How Top-Funnel Content Actually Boosts Product Page Rankings
Top-funnel content enhances product page rankings through three specific mechanisms:
1. Authority Building
Top-funnel content attracts 3x more backlinks than product pages (Ahrefs, 2024). These backlinks increase your domain authority, which positively impacts rankings across your site—including product pages.
2. Internal Link Equity
When you strategically link from high-performing top-funnel content to your product pages, you pass “link equity” that helps those pages rank better. This is particularly powerful when your top-funnel content ranks well and attracts significant traffic.
3. Brand Recognition and Click-Through Rate
Users who encounter your brand through top-funnel content develop familiarity that increases click-through rates when they see your product pages in search results. Google recognizes these improved engagement metrics and rewards your pages with better rankings.
The KOB Score: A Framework for Content Prioritization
To implement content layering effectively, you need to prioritize the right topics. The KOB (Keyword Opposition to Benefit) Score helps identify high-value opportunities:

This formula balances the potential traffic value against the difficulty of ranking, helping you identify topics that offer the best return on investment.
For example, a keyword with a traffic value of 30,000 and a difficulty score of 90 would have a KOB score of 333. The higher the score, the better the opportunity.
B2B Companies That Get Content Layering Right
HubSpot’s Inbound Marketing Guide
HubSpot’s “Complete Guide to Inbound Marketing” (top-funnel) attracts millions of visitors and generates thousands of backlinks.
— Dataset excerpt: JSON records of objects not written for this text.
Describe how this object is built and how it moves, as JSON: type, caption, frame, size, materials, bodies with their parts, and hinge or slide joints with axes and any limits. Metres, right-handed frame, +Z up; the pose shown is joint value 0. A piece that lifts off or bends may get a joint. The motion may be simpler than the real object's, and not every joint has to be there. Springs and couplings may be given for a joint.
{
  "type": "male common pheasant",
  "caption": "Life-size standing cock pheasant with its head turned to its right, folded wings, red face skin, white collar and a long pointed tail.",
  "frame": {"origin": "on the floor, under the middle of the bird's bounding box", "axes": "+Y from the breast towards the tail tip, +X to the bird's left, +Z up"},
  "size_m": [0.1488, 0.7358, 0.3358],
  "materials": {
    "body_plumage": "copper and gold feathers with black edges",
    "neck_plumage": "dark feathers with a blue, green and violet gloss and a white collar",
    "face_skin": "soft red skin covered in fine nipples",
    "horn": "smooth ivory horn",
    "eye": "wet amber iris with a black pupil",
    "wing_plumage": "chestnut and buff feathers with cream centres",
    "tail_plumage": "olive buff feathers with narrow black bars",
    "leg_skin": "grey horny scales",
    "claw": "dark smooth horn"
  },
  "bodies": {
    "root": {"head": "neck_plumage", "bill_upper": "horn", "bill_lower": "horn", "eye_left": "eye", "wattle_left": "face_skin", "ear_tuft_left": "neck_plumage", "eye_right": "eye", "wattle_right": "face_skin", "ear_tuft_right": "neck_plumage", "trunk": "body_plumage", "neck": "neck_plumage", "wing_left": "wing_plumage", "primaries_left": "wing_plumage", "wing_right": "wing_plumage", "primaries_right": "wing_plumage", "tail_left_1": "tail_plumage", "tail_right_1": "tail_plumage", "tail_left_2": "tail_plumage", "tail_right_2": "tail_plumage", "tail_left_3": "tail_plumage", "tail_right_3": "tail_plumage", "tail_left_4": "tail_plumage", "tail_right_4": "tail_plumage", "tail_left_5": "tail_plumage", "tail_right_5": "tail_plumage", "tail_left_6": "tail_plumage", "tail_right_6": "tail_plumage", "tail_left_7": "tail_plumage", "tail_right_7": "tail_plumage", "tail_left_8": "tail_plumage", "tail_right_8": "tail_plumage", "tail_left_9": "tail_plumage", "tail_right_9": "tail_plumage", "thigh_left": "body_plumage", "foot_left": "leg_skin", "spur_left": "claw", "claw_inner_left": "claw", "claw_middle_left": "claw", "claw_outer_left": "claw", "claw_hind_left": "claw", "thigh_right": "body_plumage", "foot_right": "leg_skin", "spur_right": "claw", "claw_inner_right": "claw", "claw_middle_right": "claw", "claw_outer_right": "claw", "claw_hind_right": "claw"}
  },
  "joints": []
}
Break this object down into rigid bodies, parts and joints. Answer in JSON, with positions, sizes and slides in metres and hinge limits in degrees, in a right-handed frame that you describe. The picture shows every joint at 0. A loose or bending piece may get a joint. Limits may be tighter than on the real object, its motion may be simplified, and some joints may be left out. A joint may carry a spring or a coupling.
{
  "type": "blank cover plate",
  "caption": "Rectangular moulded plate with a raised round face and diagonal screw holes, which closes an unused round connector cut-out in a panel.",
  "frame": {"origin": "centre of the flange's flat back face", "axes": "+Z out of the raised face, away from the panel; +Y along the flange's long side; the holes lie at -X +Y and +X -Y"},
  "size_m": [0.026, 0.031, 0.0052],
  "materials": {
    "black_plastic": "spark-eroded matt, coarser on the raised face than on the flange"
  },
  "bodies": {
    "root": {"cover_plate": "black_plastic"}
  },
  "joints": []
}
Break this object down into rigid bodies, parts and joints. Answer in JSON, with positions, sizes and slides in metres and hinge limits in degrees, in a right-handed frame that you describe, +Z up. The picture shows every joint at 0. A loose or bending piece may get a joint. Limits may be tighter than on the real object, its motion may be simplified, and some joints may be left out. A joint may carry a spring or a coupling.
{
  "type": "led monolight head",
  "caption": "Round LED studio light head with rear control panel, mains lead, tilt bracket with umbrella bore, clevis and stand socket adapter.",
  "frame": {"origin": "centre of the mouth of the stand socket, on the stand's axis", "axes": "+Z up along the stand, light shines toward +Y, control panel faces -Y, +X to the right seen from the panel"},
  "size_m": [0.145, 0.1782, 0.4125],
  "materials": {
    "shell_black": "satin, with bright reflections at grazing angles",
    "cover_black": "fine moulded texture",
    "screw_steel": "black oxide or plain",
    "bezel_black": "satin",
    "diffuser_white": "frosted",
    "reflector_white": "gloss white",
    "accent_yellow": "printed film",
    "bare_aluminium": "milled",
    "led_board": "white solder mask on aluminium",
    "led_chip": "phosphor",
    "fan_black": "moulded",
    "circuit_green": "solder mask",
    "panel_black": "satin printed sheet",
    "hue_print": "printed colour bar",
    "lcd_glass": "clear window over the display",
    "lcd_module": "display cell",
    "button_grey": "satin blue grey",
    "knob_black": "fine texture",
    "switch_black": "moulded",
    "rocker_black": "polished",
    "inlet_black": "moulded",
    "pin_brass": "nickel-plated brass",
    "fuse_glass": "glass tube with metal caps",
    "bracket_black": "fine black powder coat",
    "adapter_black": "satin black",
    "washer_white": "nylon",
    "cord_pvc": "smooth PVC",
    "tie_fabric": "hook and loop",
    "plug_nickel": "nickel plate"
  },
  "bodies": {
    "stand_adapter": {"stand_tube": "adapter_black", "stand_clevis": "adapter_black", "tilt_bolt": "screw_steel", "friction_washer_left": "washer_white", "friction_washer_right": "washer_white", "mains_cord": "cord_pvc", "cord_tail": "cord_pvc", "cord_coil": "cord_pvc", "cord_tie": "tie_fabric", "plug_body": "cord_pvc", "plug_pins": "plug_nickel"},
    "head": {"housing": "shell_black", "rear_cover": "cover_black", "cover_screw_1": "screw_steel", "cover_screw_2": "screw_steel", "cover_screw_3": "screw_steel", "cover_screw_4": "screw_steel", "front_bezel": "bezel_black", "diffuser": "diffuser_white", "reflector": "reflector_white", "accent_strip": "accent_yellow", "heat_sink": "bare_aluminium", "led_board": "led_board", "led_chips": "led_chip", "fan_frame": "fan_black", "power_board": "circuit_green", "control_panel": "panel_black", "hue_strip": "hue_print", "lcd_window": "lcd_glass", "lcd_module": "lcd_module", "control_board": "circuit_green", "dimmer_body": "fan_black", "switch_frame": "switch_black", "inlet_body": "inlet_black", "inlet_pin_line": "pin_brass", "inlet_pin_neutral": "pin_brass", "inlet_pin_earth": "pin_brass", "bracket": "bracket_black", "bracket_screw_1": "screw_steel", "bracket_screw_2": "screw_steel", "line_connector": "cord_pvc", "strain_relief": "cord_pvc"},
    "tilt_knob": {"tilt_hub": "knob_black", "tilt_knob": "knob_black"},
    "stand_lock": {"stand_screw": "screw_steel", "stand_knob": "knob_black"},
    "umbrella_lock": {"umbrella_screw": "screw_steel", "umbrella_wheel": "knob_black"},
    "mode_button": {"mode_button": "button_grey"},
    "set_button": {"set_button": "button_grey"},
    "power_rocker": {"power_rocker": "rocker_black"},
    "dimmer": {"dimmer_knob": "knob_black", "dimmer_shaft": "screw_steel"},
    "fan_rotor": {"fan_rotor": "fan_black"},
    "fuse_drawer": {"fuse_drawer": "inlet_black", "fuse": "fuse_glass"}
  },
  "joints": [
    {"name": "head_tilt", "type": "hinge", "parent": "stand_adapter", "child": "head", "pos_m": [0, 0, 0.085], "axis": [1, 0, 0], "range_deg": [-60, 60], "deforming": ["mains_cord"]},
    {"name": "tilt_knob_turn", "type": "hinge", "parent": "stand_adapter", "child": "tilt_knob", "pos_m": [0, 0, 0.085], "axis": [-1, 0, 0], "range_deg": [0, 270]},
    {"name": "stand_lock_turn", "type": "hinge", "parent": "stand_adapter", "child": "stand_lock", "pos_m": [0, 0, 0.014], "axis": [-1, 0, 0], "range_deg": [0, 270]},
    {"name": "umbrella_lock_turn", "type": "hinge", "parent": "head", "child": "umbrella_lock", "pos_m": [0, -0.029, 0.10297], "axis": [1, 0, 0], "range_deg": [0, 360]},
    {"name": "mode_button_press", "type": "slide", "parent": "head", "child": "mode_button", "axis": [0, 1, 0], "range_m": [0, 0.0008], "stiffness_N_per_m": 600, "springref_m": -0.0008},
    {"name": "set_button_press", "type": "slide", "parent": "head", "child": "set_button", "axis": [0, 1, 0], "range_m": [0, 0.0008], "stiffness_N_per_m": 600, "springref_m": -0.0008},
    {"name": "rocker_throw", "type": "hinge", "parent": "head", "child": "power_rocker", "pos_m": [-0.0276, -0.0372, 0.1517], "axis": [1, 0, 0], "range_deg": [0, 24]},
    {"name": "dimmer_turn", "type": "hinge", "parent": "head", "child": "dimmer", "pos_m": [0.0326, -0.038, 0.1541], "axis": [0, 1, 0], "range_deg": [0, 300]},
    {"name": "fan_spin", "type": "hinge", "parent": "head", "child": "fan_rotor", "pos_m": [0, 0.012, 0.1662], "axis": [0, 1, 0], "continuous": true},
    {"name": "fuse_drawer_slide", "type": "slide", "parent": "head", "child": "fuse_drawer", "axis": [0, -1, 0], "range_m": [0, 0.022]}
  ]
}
This guide funnels users to mid-funnel content like “Best Marketing Automation Tools” and ultimately to bottom-funnel product pages (e.g., HubSpot Marketing Hub).
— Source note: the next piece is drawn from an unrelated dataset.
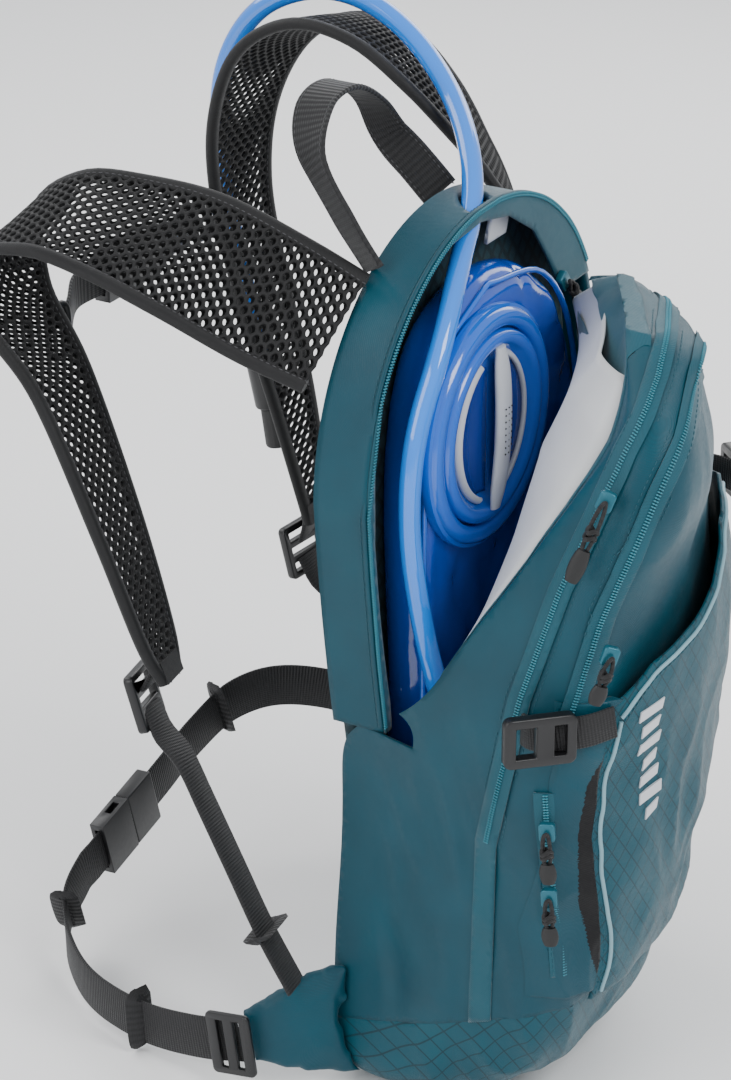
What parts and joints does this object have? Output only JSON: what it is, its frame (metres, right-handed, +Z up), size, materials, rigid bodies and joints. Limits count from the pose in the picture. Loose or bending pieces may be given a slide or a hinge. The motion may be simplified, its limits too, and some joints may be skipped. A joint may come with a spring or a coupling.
{
  "type": "hydration pack",
  "caption": "Small hydration backpack with an open reservoir sleeve, water bladder, drinking hose, harness, chest strap and waist belt.",
  "frame": {"origin": "middle of the face that rests on the wearer's back", "axes": "+X to the wearer's right, +Y towards the wearer, +Z up"},
  "size_m": [0.3009, 0.3651, 0.5169],
  "materials": {
    "foam_mesh": "spacer mesh over foam",
    "shell_fabric": "plain-weave nylon with a light coating",
    "ripstop_fabric": "ripstop nylon with a diamond grid",
    "liner_fabric": "light grey coated lining",
    "stretch_mesh": "black stretch mesh",
    "zip_tape": "coil zipper on woven tape",
    "zip_metal": "painted die casting",
    "hard_plastic": "fine moulded texture",
    "reservoir_film": "clear blue film",
    "blue_plastic": "glossy translucent blue",
    "hose_tube": "glossy translucent blue",
    "grip_rubber": "light grey soft-touch",
    "strap_mesh": "open mesh with bound edges",
    "webbing": "woven polyester webbing"
  },
  "bodies": {
    "root": {"adjust_webbing_left": "webbing", "adjust_webbing_right": "webbing", "back_pad_spine": "foam_mesh", "back_pads_left": "foam_mesh", "back_pads_right": "foam_mesh", "back_panel": "foam_mesh", "base_panel": "ripstop_fabric", "belt_buckle_body": "hard_plastic", "belt_triglide_left": "hard_plastic", "belt_triglide_right": "hard_plastic", "belt_webbing_left": "webbing", "belt_webbing_right": "webbing", "bite_valve_body": "hard_plastic", "bite_valve_tip": "grip_rubber", "drink_hose": "hose_tube", "filler_ring": "blue_plastic", "front_shell": "shell_fabric", "hip_wing_left": "shell_fabric", "hip_wing_right": "shell_fabric", "main_zip": "zip_tape", "pocket_divider": "liner_fabric", "pocket_shell": "shell_fabric", "pocket_zip": "zip_tape", "rear_shell": "shell_fabric", "reservoir_bag": "reservoir_film", "reservoir_divider": "liner_fabric", "reservoir_hanger": "liner_fabric", "reservoir_outlet": "blue_plastic", "reservoir_zip_front": "zip_tape", "reservoir_zip_rear": "zip_tape", "shoulder_strap_left": "strap_mesh", "shoulder_strap_right": "strap_mesh", "side_zip": "zip_tape", "stash_gusset_left": "stretch_mesh", "stash_gusset_right": "stretch_mesh", "stash_panel": "ripstop_fabric", "sternum_buckle_body": "hard_plastic", "sternum_webbing_left": "webbing", "sternum_webbing_right": "webbing"},
    "cap": {"filler_cap": "blue_plastic", "cap_grip": "grip_rubber"},
    "reservoir_slider": {"reservoir_slider": "zip_metal"},
    "reservoir_pull": {"reservoir_pull": "hard_plastic"},
    "main_slider": {"main_slider": "zip_metal"},
    "main_pull": {"main_pull": "hard_plastic"},
    "pocket_slider": {"pocket_slider": "zip_metal"},
    "pocket_pull": {"pocket_pull": "hard_plastic"},
    "side_upper_slider": {"side_upper_slider": "zip_metal"},
    "side_upper_pull": {"side_upper_pull": "hard_plastic"},
    "side_lower_slider": {"side_lower_slider": "zip_metal"},
    "side_lower_pull": {"side_lower_pull": "hard_plastic"},
    "hook_left": {"helmet_hook_left": "hard_plastic"},
    "hook_right": {"helmet_hook_right": "hard_plastic"},
    "belt_plug": {"belt_buckle_plug": "hard_plastic"},
    "sternum_plug": {"sternum_buckle_plug": "hard_plastic"},
    "lock_left": {"ladderlock_left": "hard_plastic"},
    "lock_right": {"ladderlock_right": "hard_plastic"},
    "lever": {"shutoff_lever": "grip_rubber"},
    "handle": {"haul_handle": "webbing"}
  },
  "joints": [
    {"name": "cap_turn", "type": "hinge", "parent": "root", "child": "cap", "pos_m": [-0.027, -0.045, 0.113], "axis": [0, -1, 0], "range_deg": [0, 90]},
    {"name": "reservoir_zip_slide", "type": "slide", "parent": "root", "child": "reservoir_slider", "axis": [-0.6, 0, 0.8], "range_m": [0, 0.035]},
    {"name": "reservoir_pull_swing", "type": "hinge", "parent": "reservoir_slider", "child": "reservoir_pull", "pos_m": [0.074, -0.0393, 0.153], "axis": [-0.8, 0, -0.6], "range_deg": [0, 60]},
    {"name": "main_zip_slide", "type": "slide", "parent": "root", "child": "main_slider", "axis": [0.1961, -0.2972, 0.9345], "range_m": [-0.06, 0]},
    {"name": "main_pull_swing", "type": "hinge", "parent": "main_slider", "child": "main_pull", "pos_m": [-0.11096, -0.15292, 0.12764], "axis": [-0.2549, 0.9045, 0.3418], "range_deg": [0, 70]},
    {"name": "pocket_zip_slide", "type": "slide", "parent": "root", "child": "pocket_slider", "axis": [0.187, -0.25, 0.95], "range_m": [0, 0.04]},
    {"name": "pocket_pull_swing", "type": "hinge", "parent": "pocket_slider", "child": "pocket_pull", "pos_m": [-0.11704, -0.16178, 0.052], "axis": [-0.57, 0.7601, 0.312], "range_deg": [0, 70]},
    {"name": "side_zip_upper_slide", "type": "slide", "parent": "root", "child": "side_upper_slider", "axis": [-0.023, 0.073, 0.9971], "range_m": [0, 0.012]},
    {"name": "side_upper_pull_swing", "type": "hinge", "parent": "side_upper_slider", "child": "side_upper_pull", "pos_m": [-0.12201, -0.1319, -0.048], "axis": [-0.3, 0.9509, -0.076], "range_deg": [0, 70]},
    {"name": "side_zip_lower_slide", "type": "slide", "parent": "root", "child": "side_lower_slider", "axis": [-0.023, 0.073, 0.9971], "range_m": [-0.035, 0]},
    {"name": "side_lower_pull_swing", "type": "hinge", "parent": "side_lower_slider", "child": "side_lower_pull", "pos_m": [-0.12201, -0.1339, -0.084], "axis": [-0.3, 0.9509, -0.076], "range_deg": [0, 70]},
    {"name": "hook_left_swing", "type": "hinge", "parent": "root", "child": "hook_left", "pos_m": [-0.11669, -0.14085, 0.006], "axis": [0, 0, 1], "range_deg": [0, 60]},
    {"name": "hook_right_swing", "type": "hinge", "parent": "root", "child": "hook_right", "pos_m": [0.10734, -0.12924, 0.046], "axis": [0, 0, -1], "range_deg": [0, 60]},
    {"name": "belt_buckle_release", "type": "slide", "parent": "root", "child": "belt_plug", "axis": [0.9714, 0.03, 0.2353], "range_m": [0, 0.016]},
    {"name": "sternum_buckle_release", "type": "slide", "parent": "root", "child": "sternum_plug", "axis": [1, 0, 0], "range_m": [0, 0.016]},
    {"name": "ladderlock_left_tilt", "type": "hinge", "parent": "root", "child": "lock_left", "pos_m": [-0.12265, 0.09986, -0.01981], "axis": [0.9682, 0.2385, -0.0753], "range_deg": [0, 25]},
    {"name": "ladderlock_right_tilt", "type": "hinge", "parent": "root", "child": "lock_right", "pos_m": [0.11897, 0.14987, -0.04529], "axis": [0.9783, -0.1874, 0.0882], "range_deg": [0, 25]},
    {"name": "shutoff_lever_turn", "type": "hinge", "parent": "root", "child": "lever", "pos_m": [0.10722, 0.16287, 0.04323], "axis": [1, 0, 0], "range_deg": [-45, 0]},
    {"name": "haul_handle_fold", "type": "hinge", "parent": "root", "child": "handle", "pos_m": [0, 0.004, 0.205], "axis": [-1, 0, 0], "range_deg": [0, 40]}
  ]
}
Results: Improved domain authority and sustained rankings for competitive keywords, even in a crowded market dominated by high-authority sites.
Key Takeaway: By creating an industry-defining resource at the top of the funnel, HubSpot established authority that flows to their product pages, helping them compete against larger competitors.
Coca-Cola’s B2B Content Layering
Coca-Cola revamped CokeSolutions.com with layered content (blogs, tools, emails) targeting different stages of the buyer’s journey for their B2B customers—businesses that sell Coca-Cola products.
Results: 44% conversion rates and dominant SERP positions for commercial keywords.
Strategy: Used top-funnel thought leadership to attract links, boosting domain authority for product pages. Their approach demonstrates how even established brands can use content layering to strengthen their digital presence.
Geekbot’s Mid-Funnel Success
Geekbot (a B2B Slack bot for standup meetings) targeted the mid-funnel keyword “virtual daily standup” with comprehensive guides that linked to their product pages.
Results: Ranked #1 for “virtual daily standup” and “remote standup,” driving 35% YoY organic growth.
Key Insight: By focusing on problem-aware keywords that directly relate to their product’s value proposition, Geekbot created a bridge between awareness and conversion.
Implementing Content Layering: What to Do Right Now
1. Map Your Content Funnel
Start by identifying keywords at each stage of the funnel:
- Top-funnel: Broad, informational keywords with high search volume (e.g., “What is IoT?”)
- Mid-funnel: Problem-aware keywords (e.g., “IoT vs. RFID”)
- Bottom-funnel: Product-specific, transactional keywords (e.g., “IoT solutions pricing”)
2. Conduct a KOB Analysis
Use the KOB Score formula to prioritize topics:
- Identify potential keywords across your funnel
- Determine the traffic value and keyword difficulty for each
- Calculate the KOB Score
- Prioritize topics with the highest scores
3. Create Linkable Top-Funnel Assets
Develop top-funnel content that naturally attracts backlinks:
- Original research and data
- Comprehensive guides
- Interactive tools
- Visual assets (infographics, videos)
4. Implement Strategic Internal Linking
Connect your content layers through intentional internal linking:
- Link from top-funnel to mid-funnel content
- Link from mid-funnel to product pages
- Include product page links in your navigation and footer
- Use descriptive anchor text that includes target keywords
5. Measure and Optimize
Track the performance of your content layering strategy:
- Top-funnel metrics: Traffic, backlinks, social shares
- Mid-funnel metrics: Time on page, scroll depth
- Bottom-funnel metrics: Keyword rankings, conversion rates
Use tools like Ahrefs, Semrush, and Hotjar to analyze user journeys from top-funnel content to product pages.
Stop Creating Content and Start Building Content Ecosystems
Content layering isn’t a tactic. It’s a fundamental shift in how we approach SEO and content marketing. Rather than viewing your blog and product pages as separate entities, content layering recognizes them as interconnected parts of a single ecosystem.
The most successful B2B businesses in 2025 won’t be those with the most content or the most optimized product pages in isolation. They’ll be the ones who strategically build content ecosystems where each piece serves both users and search engines while guiding visitors toward conversion.
This approach typically takes 6-12 months to show significant results, but the compounding benefits make it one of the highest-ROI strategies in digital marketing.
The question isn’t whether you can afford to implement content layering. It’s whether you can afford not to while your competitors build content ecosystems that dominate the SERPs for your most valuable keywords.